A CHINA DENTRO DO CONCELHO DE ALCOBAÇA

 

O arquitecto Manuel da Bernarda, fundador da fábrica Cerâmicas S. Bernardo, em Alcobaça, deu a conhecer alguns aspectos ligados à manufactura e à grande paixão que o liga ao acto de criar novas peças e inovar sempre nas formas e nas decorações. Também se queixou de vários aspectos menos positivos, como o aumento do custo da energia ou a falta de apoios estatais às iniciativas culturais. Referia-se, por exemplo, ao facto de ter desenvolvido um projecto de residências artísticas convidando artistas a trabalhar na Perpétua, Pereira & Almeida, Lda. – a sucessora da Cerâmicas S. Bernardo – “e de não ter conseguido obter nenhum apoio do Estado”.

Manuel da Bernarda, 73 anos, continua a dirigir o sector do design da sucessora da Cerâmicas S. Bernardo e passou em revista a evolução do sector em Alcobaça, tendo dado a conhecer que na altura em que existiam muitas fábricas “tínhamos a China dentro do próprio concelho pois as fábricas imitavam-se umas às outras sem terem custos de desenvolvimento”. Depois a invasão da cerâmica oriunda dos países asiáticos provocou uma “grande erosão”, tendo forçado o redimensionamento de muitas empresas da região e ao encerramento de muitas outras.

Hoje as coisas mudaram e “já há cooperação entre as empresas, mas continua a ser necessário continuar a investigar e estar sempre a inovar”.
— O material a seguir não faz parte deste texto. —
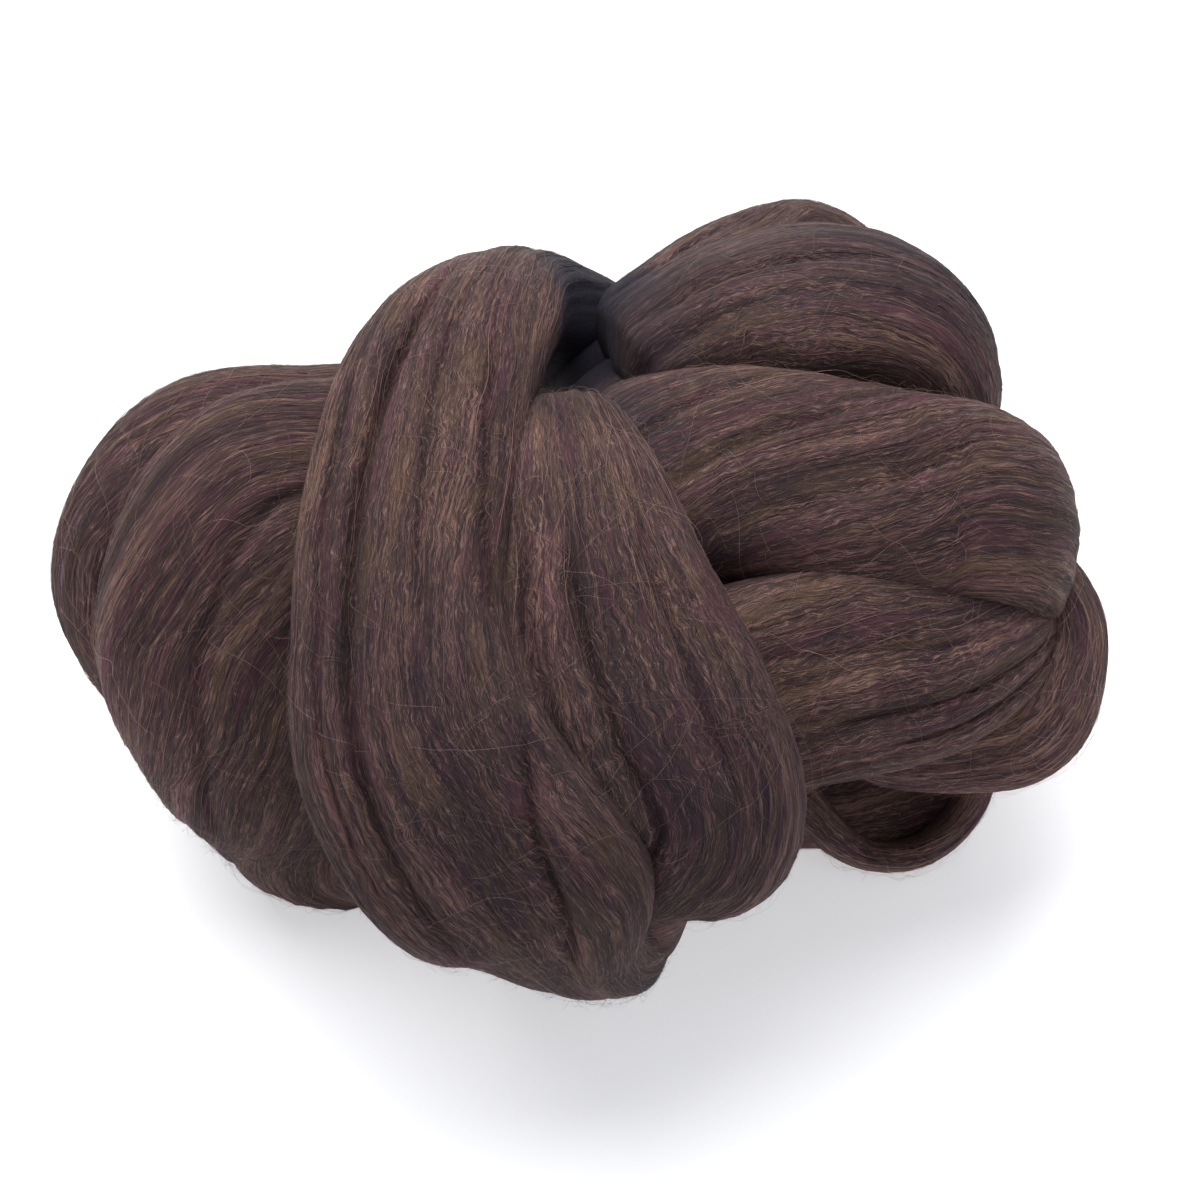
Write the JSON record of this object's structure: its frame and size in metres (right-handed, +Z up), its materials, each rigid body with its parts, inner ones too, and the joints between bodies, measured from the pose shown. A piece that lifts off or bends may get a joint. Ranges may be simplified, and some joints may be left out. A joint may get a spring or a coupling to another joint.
{
  "type": "bundle of wool roving",
  "caption": "Soft bundle of combed wool roving, folded to and fro with its last length wound round the middle, for spinning or felting.",
  "frame": {"origin": "centre of the bounding box in plan, at the table", "axes": "+X along the bundle towards the twisted end, +Y towards its back, +Z up from the table"},
  "size_m": [0.2505, 0.2157, 0.1218],
  "materials": {
    "wool": "dark brown combed wool, long fibres lying side by side, soft satin sheen, a few loose hairs"
  },
  "bodies": {
    "root": {"roving": "wool"}
  },
  "joints": []
}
Na Perpétua, Pereira & Almeida, Lda., mesmo sem apoios nacionais, está a decorrer um ciclo de residências artísticas com ligação ao Museu Soares dos Reis no Porto, onde regularmente são dadas a conhecer as novas produções de artistas plásticas que vão à fábrica alcobacense fazer novas criações. Algo muito importante, que o arquitecto manteve ao longo da sua vida e deixou como nota a quem assistiu a esta conferência foi que a “cerâmica é para ser feita com emoção” e ao longo da sua vida, a criação artística, a pesquisa e a investigação que sempre fez e promoveu têm-lhe trazido “o reconhecimento do público”.